In 2017, 20-year-old actor Tyler Cornell filed a complaint that Grasham had sexually assaulted him, his representative said; the LAPD confirmed that it was investigating the complaint as a report of criminal sodomy.

Grasham also is facing potential legal trouble in England. Former theater student Jack Edwards told The Times that in 2010, when he was 15, Grasham plied him with alcohol and apparently drugged him before molesting him in a London hotel room. Edwards filed a sexual assault complaint with London’s Metropolitan Police.

Grasham did not return a call seeking comment. It is not known whether he is represented by an attorney.

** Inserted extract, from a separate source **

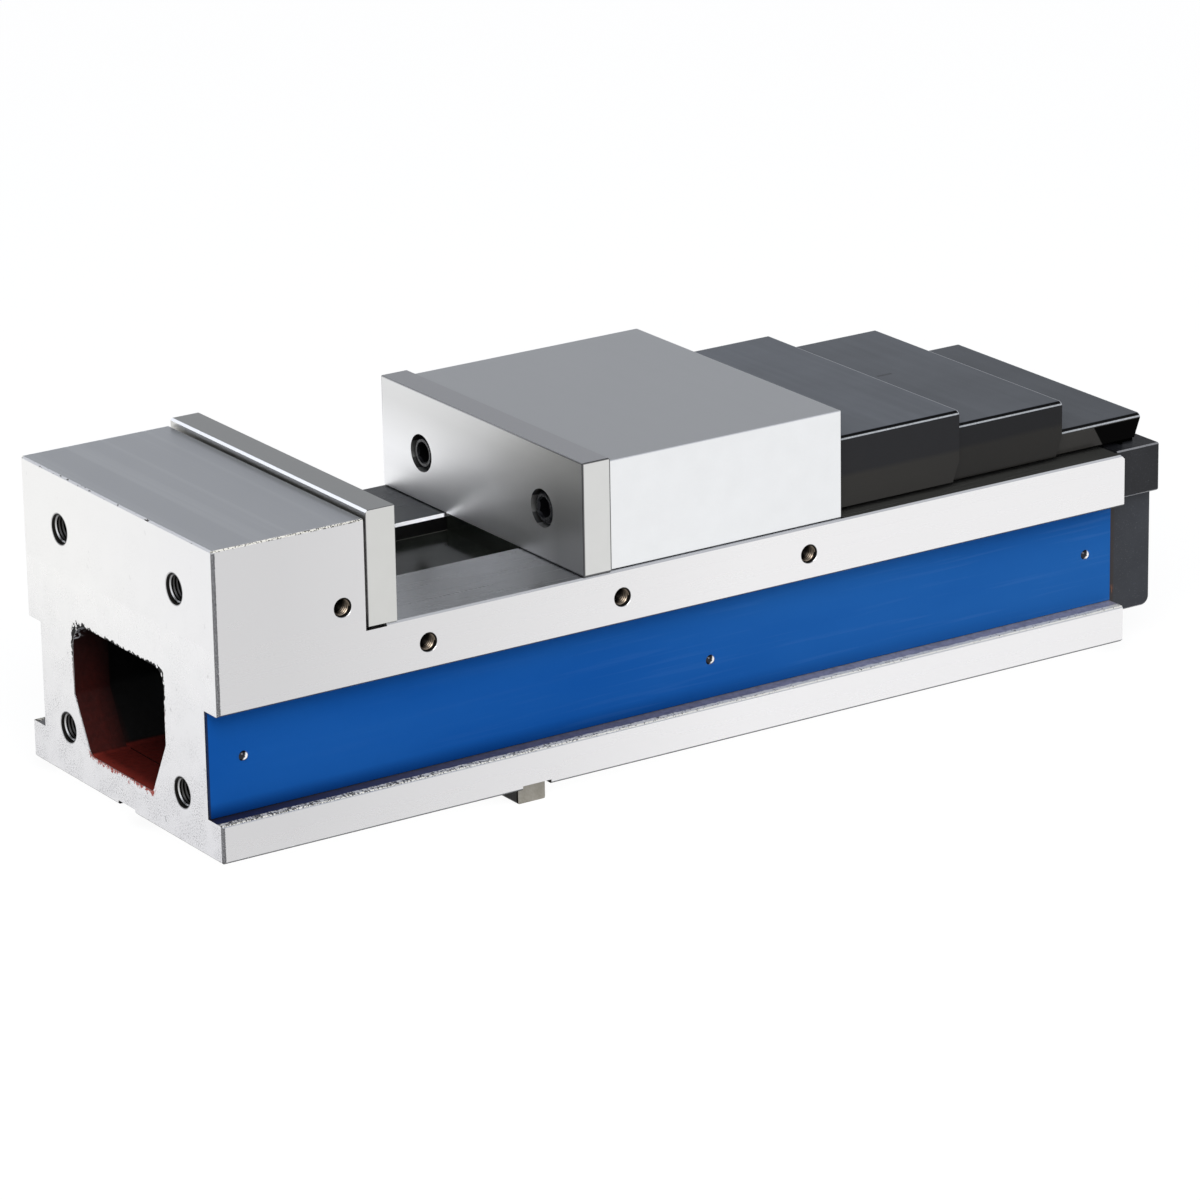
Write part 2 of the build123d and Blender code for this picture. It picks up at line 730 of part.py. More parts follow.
def middle_cover():
    cover = folded_cover(middle_front, middle_rear, middle_cover_width, middle_cover_top)
    return cover + front_flange(middle_front, middle_cover_width, middle_cover_top,
                                jaw_cover_width, jaw_cover_top)


def rear_cover_screw_places():
    return [number * rear_cover_screw_y for number in (-1, 0, 1)]


def rear_cover():
    """The fixed cover, with an end wall and a foot that is screwed down on the bracket."""
    cover = folded_cover(rear_cover_front, rear_cover_rear, rear_cover_width, rear_cover_top)
    cover += front_flange(rear_cover_front, rear_cover_width, rear_cover_top,
                          middle_cover_width, middle_cover_top)
    wall_width = rear_cover_width - 2 * cover_sheet
    wall_top = rear_cover_top - cover_sheet
    cover += bar(cover_foot_front, cover_foot_front + cover_sheet, wall_width, bed_height, wall_top)
    foot_width = wall_width - 2 * cover_bend
    cover += bar(cover_foot_front, cover_foot_front + cover_foot_length, foot_width,
                 bed_height, bed_height + cover_sheet)
    for y in rear_cover_screw_places():
        cover -= set_on(cover_foot_x, y, bed_height + cover_sheet, (0, 0, 1), clearance_hole(m5, cover_sheet))
    return cover


def rear_cover_screws():
    z = bed_height + cover_sheet + m5[2]
    screw = socket_screw(m5, cover_sheet + cover_screw_reach)
    return [set_on(cover_foot_x, y, z, (0, 0, 1), screw) for y in rear_cover_screw_places()]


# Movable jaw with its angle-lock nut

def lock_plane_x(z, shift):
    """Where the tilted bearing plane, moved along its normal by a shift, passes a height."""
    return lock_centre[0] + shift / lock_normal[0] - (z - lock_centre[1]) * math.tan(slope)


def movable_jaw():
    body = bar(block_front, block_rear, movable_block_width, slide_z, movable_top)
    body = chamfer(body.edges(), movable_edge_chamfer)
    tongue_x = block_front + tongue_front
    tongue_width = slot_width - 2 * tongue_gap
    body += bar(tongue_x, tongue_x + tongue_length, tongue_width, slide_z - tongue_depth, slide_z + 1)
    bottom = slide_z - tongue_depth - 1
    rear = block_rear - pocket_rear_wall
    pocket = [(lock_plane_x(pocket_top, -lock_proud), pocket_top), (rear, pocket_top), (rear, bottom),
              (lock_plane_x(bottom, -lock_proud), bottom)]
    body -= along_y(pocket, horn_width + 2 * pocket_side_gap)
    body -= Pos(lock_centre[0], 0, lock_centre[1]) * Sphere(lock_r + lock_gap)
    for side in (-1, 1):
        y = side * jaw_screw_y
        body -= set_on(block_front, y, screw_z, (-1, 0, 0), thread_hole(m12, jaw_screw_reach + screw_end_gap))
    for y, z in jaw_cover_screw_places():
        body -= set_on(block_rear, y, z, (1, 0, 0), thread_hole(m5, cover_screw_reach + screw_end_gap))
    for y in guard_screw_places():
        x = block_front + guard_screw_x
        body -= set_on(x, y, slide_z, (0, 0, -1), thread_hole(m5, cover_screw_reach + screw_end_gap))
    return body - rod(rear - 1, block_rear, set_screw_r + thread_gap, z=set_screw_z)


def jaw_nut():
    """The nut under the bed: wings below the rails and a horn that leans over the lock segment."""
    x0 = block_front + nut_front
    x1 = x0 + nut_length
    top = ledge_z - nut_top_gap
    nut = bar(x0, x1, nut_width, nut_bottom, top)
    lower = pick(nut, Axis.X, lambda c: near(c.Z, nut_bottom))
    nut = chamfer(lower, nut_chamfer)
    nut += bar(x0, x1, nut_wing_width, top - nut_wing_height, top)
    rear = block_front + horn_rear
    horn = [(lock_plane_x(horn_top, 0), horn_top), (rear, horn_top), (rear, top - 1),
            (lock_plane_x(top - 1, 0), top - 1)]
    nut += along_y(horn, horn_width)
    return nut - rod(x0 - 1, x1 + 1, thread_r + running_gap)


def angle_lock_segment():
    """The half ball that turns the nut's pull into a downward pull on the jaw."""
    ball = Pos(lock_centre[0], 0, lock_centre[1]) * Sphere(lock_r)
    plane = Plane(origin=(lock_centre[0], 0, lock_centre[1]), z_dir=(lock_normal[0], 0, lock_normal[1]))
    return split(ball, bisect_by=plane, keep=Keep.BOTTOM)


def jaw_set_screw():
    """The set screw that takes up the play behind the nut's horn."""
    x0 = block_front + horn_rear
    x1 = block_rear - set_screw_inset
    screw = rod(x0, x1, set_screw_r, z=set_screw_z)
    socket = extrude(RegularPolygon(set_screw_af / 2, 6, major_radius=False), amount=-set_screw_socket)
    return screw - set_on(x1, 0, set_screw_z, (1, 0, 0), socket)


def guard_screw_places():
    return [side * guard_screw_spread / 2 for side in (-1, 1)]


def front_chip_guard():
    """A sheet that closes the slot in front of the jaw and folds up under it."""
    width = slot_width - 2 * guard_side_gap
    x0 = movable_jaw_x - guard_length
    low = guard_top - guard_sheet
    foot_x = block_front + tongue_front - guard_foot_gap
    guard = bar(x0, movable_jaw_x + guard_sheet, width, low, guard_top)
    guard += bar(movable_jaw_x, movable_jaw_x + guard_sheet, width, low, slide_z)
    guard += bar(movable_jaw_x, foot_x, width, slide_z - guard_sheet, slide_z)
    x = block_front + guard_screw_x
    for y in guard_screw_places():
        guard -= set_on(x, y, slide_z - guard_sheet, (0, 0, -1), clearance_hole(m5, guard_sheet))
    return guard


def chip_guard_screws():
    x = block_front + guard_screw_x
    z = slide_z - guard_sheet - m5[2]
    length = guard_sheet + cover_screw_reach
    return [set_on(x, y, z, (0, 0, -1), socket_screw(m5, length)) for y in guard_screw_places()]


# Spindle

def spindle_screw():
    """The threaded spindle, with a neck and a head inside the booster."""
    screw = rod(thread_front, thread_rear, thread_r)
    ends = screw.edges().filter_by(GeomType.CIRCLE)
    screw = chamfer(ends, thread_lead_in)
    screw += rod(thread_rear - 1, spindle_head_x + 1, neck_r)
    return screw + rod(spindle_head_x, spring_front, booster_bore_r - piston_gap)


def booster_housing():
    housing = rod(booster_front, booster_rear, booster_r)
    housing = chamfer(housing.edges().filter_by(GeomType.CIRCLE), booster_chamfer)
    housing -= rod(booster_front, booster_rear, neck_r + neck_gap)
    return housing - rod(booster_front + booster_wall, booster_rear, booster_bore_r)


def booster_springs():
    """A stack of disc springs, each one turned against the next."""
    springs = []
    cone = spring_pitch - spring_sheet
    inner = piston_stem_r + spring_hole_gap
    outer = booster_bore_r - 2 * piston_gap - spring_hole_gap
    for number in range(spring_count):
        x0 = spring_front + number * spring_pitch
        first, second = (cone, 0) if number % 2 else (0, cone)
        outline = Polyline((inner, first), (outer, second), (outer, second + spring_sheet),
                           (inner, first + spring_sheet), close=True)
        disc = revolve(make_face(Plane.XZ * outline), Axis.Z)
        springs.append(set_on(x0, 0, spindle_z, (1, 0, 0), disc))
    return springs


def booster_piston():
    piston = rod(spring_rear, piston_rear, booster_bore_r - piston_gap)
    piston += rod(spring_front + 1, spring_rear + 1, piston_stem_r)
    return piston - rod(piston_rear - nose_length, piston_rear, nose_r + neck_gap)


def booster_cap():
    """The threaded cap that closes the booster behind the drive shaft's flange."""
    cap = rod(drive_flange_rear, booster_rear + 1, booster_bore_r - running_gap)
    cap += rod(booster_rear, booster_rear + cap_flange_length, booster_r)
    hole = rod(drive_flange_rear, booster_rear + cap_flange_length, journal_r + neck_gap)
    return cap - hole


def drive_shaft():
    """The shaft between the booster and the hexagon that takes the handle."""
    shaft = rod(piston_rear - nose_length + 1, piston_rear + 1, nose_r)
    shaft += rod(piston_rear, drive_flange_rear, booster_bore_r - piston_gap)
    shaft += rod(drive_flange_rear - 1, lock_nut_rear, journal_r)
    hexagon = extrude(RegularPolygon(hex_across_flats / 2, 6, major_radius=False), amount=hex_length + 1)
    hexagon = chamfer(hexagon.faces().sort_by(Axis.Z)[-1].edges(), hex_chamfer)
    return shaft + set_on(lock_nut_rear - 1, 0, spindle_z, (1, 0, 0), hexagon)


def ring(x0, x1, outer):
    """A ring on the drive shaft's journal."""
    return rod(x0, x1, outer) - rod(x0, x1, journal_r)


def thrust_collar():
    collar = ring(collar_front, collar_rear, collar_r)
    return chamfer(collar.edges().filter_by(GeomType.CIRCLE), ring_chamfer)


def inner_thrust_washer():
    return ring(collar_rear, collar_rear + thrust_washer, collar_r)


def needle_middle():
    return collar_rear + thrust_washer + bearing_gap + needle_r


def needle_stations():
    """The middle of each needle, as its angle and its radius from the spindle."""
    radius = journal_r + needle_inset + needle_length / 2
    return [(360 * number / needle_count, radius) for number in range(needle_count)]


def needle(angle, radius, grow):
    middle = Pos(needle_middle(), 0, spindle_z) * Rot(angle, 0, 0) * Pos(0, 0, radius)
    return middle * Cylinder(needle_r + grow, needle_length + 2 * grow)


def thrust_needles():
    return [needle(angle, radius, 0) for angle, radius in needle_stations()]


def thrust_cage():
    half = cage_share * needle_r
    x = needle_middle()
    cage = rod(x - half, x + half, collar_r) - rod(x - half, x + half, journal_r + running_gap)
    return cage - [needle(angle, radius, needle_gap) for angle, radius in needle_stations()]


def outer_thrust_washer():
    return rod(base_length - thrust_washer, base_length, collar_r) - rod(
        base_length - thrust_washer, base_length, journal_r + running_gap)


def rear_thrust_washer():
    return ring(washer_front, washer_rear, rear_washer_r)


def spindle_lock_nut():
    nut = ring(washer_rear, lock_nut_rear, lock_nut_r)
    nut = chamfer(nut.edges().filter_by(GeomType.CIRCLE), ring_chamfer)
    for number in range(lock_nut_slots):
        turn = Pos(0, 0, spindle_z) * Rot(360 * number / lock_nut_slots, 0, 0)
        notch = block(washer_rear, lock_nut_rear, -lock_nut_slot / 2, lock_nut_slot / 2,
                      lock_nut_r - lock_nut_slot_depth, lock_nut_r + 1)
        nut -= turn * notch
    return nut


def pieces():
    """Every piece of the vise, by its name."""
    return {
        "base_casting": base_casting(),
        "fixed_jaw_plate": jaw_plate(seat_x, 1),
        "fixed_jaw_screws": jaw_screws(fixed_jaw_x, 1),
        "side_plate": side_plate(),
        "side_plate_rivets": side_plate_rivets(),
        "guide_key_near": guide_key(-1),
        "guide_key_far": guide_key(1),
        "guide_key_screws": guide_key_screws(),
        "rear_bracket": rear_bracket(),
        "rear_bracket_screws": rear_bracket_screws(),
        "rear_bracket_dowels": rear_bracket_dowels(),
        "spindle_bush": spindle_bush(),
        "rear_cover": rear_cover(),
        "rear_cover_screws": rear_cover_screws(),
        "outer_thrust_washer": outer_thrust_washer(),
        "middle_cover": middle_cover(),
        "middle_cover_wiper": wiper(middle_rear, middle_cover_width, middle_cover_top,
                                    rear_cover_width, rear_cover_top),
        "movable_jaw": movable_jaw(),
        "movable_jaw_plate": jaw_plate(movable_jaw_x, -1),
        "movable_jaw_screws": jaw_screws(movable_jaw_x, -1),
        "jaw_nut": jaw_nut(),
        "angle_lock_segment": angle_lock_segment(),
        "jaw_set_screw": jaw_set_screw(),
        "front_chip_guard": front_chip_guard(),
        "chip_guard_screws": chip_guard_screws(),
        "jaw_cover": jaw_cover(),
        "jaw_cover_wiper": wiper(jaw_cover_rear, jaw_cover_width, jaw_cover_top,
                                 middle_cover_width, middle_cover_top),
        "jaw_cover_screws": jaw_cover_screws(),
        "spindle_screw": spindle_screw(),
        "booster_housing": booster_housing(),
        "booster_springs": booster_springs(),
        "booster_piston": booster_piston(),
        "booster_cap": booster_cap(),
        "drive_shaft": drive_shaft(),
        "thrust_collar": thrust_collar(),
        "inner_thrust_washer": inner_thrust_washer(),
        "thrust_needles": thrust_needles(),
        "thrust_cage": thrust_cage(),
        "rear_thrust_washer": rear_thrust_washer(),
        "spindle_lock_nut": spindle_lock_nut(),
    }


def write(made):
    """Move each piece to the finished frame and write it to its own file."""
    os.makedirs("parts", exist_ok=True)
    to_frame = Pos(-overall_length / 2, 0, key_drop)
    for name, shape in made.items():
        solids = shape if isinstance(shape, list) else [shape]
        moved = [to_frame * solid for one in solids for solid in one.solids()]
        export_step(Compound(children=moved) if len(moved) > 1 else moved[0], f"parts/{name}.step")


if __name__ == "__main__":
    write(pieces())
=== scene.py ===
import math

import bpy
from mathutils import Matrix, Vector


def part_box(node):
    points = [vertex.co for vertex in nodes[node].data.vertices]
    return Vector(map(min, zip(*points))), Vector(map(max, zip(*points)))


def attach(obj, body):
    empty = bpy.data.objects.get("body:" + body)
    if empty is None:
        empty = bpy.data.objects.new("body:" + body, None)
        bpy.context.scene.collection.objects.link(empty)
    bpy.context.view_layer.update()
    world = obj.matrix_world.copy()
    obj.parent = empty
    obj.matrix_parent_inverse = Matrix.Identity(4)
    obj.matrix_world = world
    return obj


# Looks of a precision machine vise. All sizes here are in metres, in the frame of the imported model:
# +X runs from the fixed jaw to the drive end, -Y is the near side and +Z is up.

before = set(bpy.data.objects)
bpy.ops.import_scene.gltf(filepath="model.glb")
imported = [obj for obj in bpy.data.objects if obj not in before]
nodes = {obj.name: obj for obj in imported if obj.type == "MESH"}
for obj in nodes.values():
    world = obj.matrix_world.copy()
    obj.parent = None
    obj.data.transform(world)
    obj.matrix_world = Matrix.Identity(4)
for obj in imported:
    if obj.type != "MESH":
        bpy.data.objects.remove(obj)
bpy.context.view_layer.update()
MM = 0.001

# Places on the vise, taken from the frame
base_low, base_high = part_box("base_casting")
END = base_low.x
REAR = base_high.x
UNDERSIDE = base_low.z
BLOCK_TOP = base_high.z
HALF_WIDTH = base_high.y
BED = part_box("rear_bracket")[1].z
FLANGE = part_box("side_plate")[0].z
RAIL_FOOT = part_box("side_plate")[1].z
WEB = -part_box("side_plate")[1].y
JAW_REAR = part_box("movable_jaw")[1].x

# Tapped holes: places on the end face as (y, z) and on each side as (x, z), from the base's own corner
END_HOLES = [(side * 60.3 * MM, UNDERSIDE + height * MM) for side in (-1, 1) for height in (27.7, 138.5)]
END_HOLE_R = 8 * MM
END_HOLE_DEPTH = 29 * MM
SIDE_HOLES = [(END + run * MM, UNDERSIDE + height * MM)
              for run, height in ((76, 123.8), (127, 94.6), (248, 94.6), (369, 94.6))]
SIDE_HOLE_R = 5 * MM
SIDE_HOLE_DEPTH = 19 * MM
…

Before his firing, Grasham had represented dozens of actors, many of whom were children, including Finn Wolfhard of “Stranger Things” and “It” fame. The first accuser to come forward against Grasham was filmmaker Blaise Godbe Lipman, who alleged in a Facebook post and interview that as a teenage actor a decade earlier, he was “fed” alcohol and sexually assaulted by the agent. Many of the other accusers shared similar stories and alleged that Grasham attempted to use his power as an agent to coerce them into sex and keep them from speaking out.

APA has maintained that it was unaware of Grasham’s reputation within the industry and hired an attorney to lead an outside investigation of the allegations against its former agent. The agency has not made public the results of that investigation.